Juil 03, 2023 | Commentaires fermés sur A Revue, création et mise en scène de Benjamin Abel Meirhaegue, à La Villette

 

 

© Fred Debrock

fff article de Denis Sanglard

 

Voilà, on dira que nous sommes en 4020 – si le changement climatique permet à l’humanité de tenir jusque là – et ce à quoi nous assistons ici, dans cet étrange cabaret, à l’heure de son renouveau d’une liberté frondeuse et vivifiante, cette revue des temps futur est un drôle d’éblouissement, proche de la sidération dubitative… Benjamin Abel Meirhaegue signe une création tout aussi déroutante que le fut Madrigals, où règne encore une fois une étrange et prenante atmosphère, entre poésie moirée un peu kitsch et archéologie savante. Avec au centre un questionnement, quel héritage musical et son interprétation aurons-nous dans le futur ? Quels souvenirs émergeront des ballets et opéras ? Quelles émotions aurons-nous devant ces fragments peut-être ou désormais diffus du passé ?

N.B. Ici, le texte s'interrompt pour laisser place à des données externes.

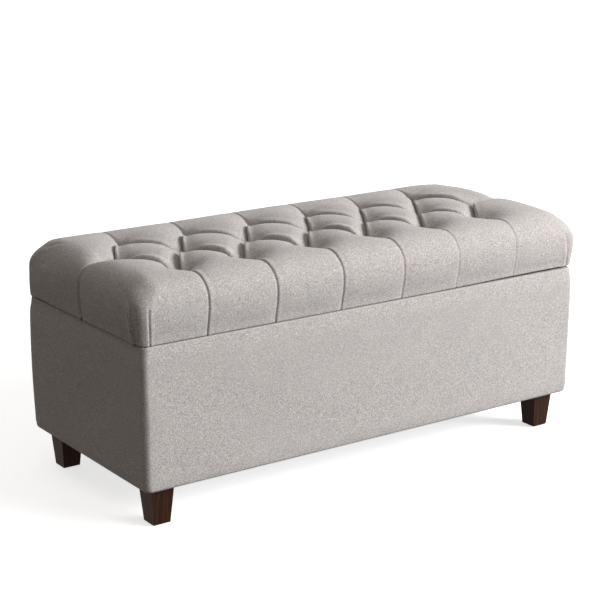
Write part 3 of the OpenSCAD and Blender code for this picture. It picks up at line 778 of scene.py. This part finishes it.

Cette revue, ce « cabaret rétro-futuriste », où le temps est aboli, la distinctions des sexes et des genres disparue, est une tentative de remonter le temps, d’interroger cette mémoire où le chant, la danse et le corps, toujours intimement liés, faisaient lien, voire communauté, à la fois dans son rituel mais aussi par l’émotion collective donnée. Drôle de cabaret à vrai dire, « rétro-futuriste » est-il dit, où se trouve compressée en strates composites et savantes l’histoire de l’humanité, projetée dans un futur imaginé, chantée et dansée par d’étranges humanoïdes n’hésitant pas à faire appel aux rituels les plus archaïques qu’accompagnent le chant et la voix, mis en miroir avec de nouveaux cérémoniels exaltant et l’un et l’autre avec en son hypocentre, en considérant cela comme un séisme, le corps. Qu’il soit dans sa brutalité et nudité sans fard, ou mutant et d’une extrême sophistication.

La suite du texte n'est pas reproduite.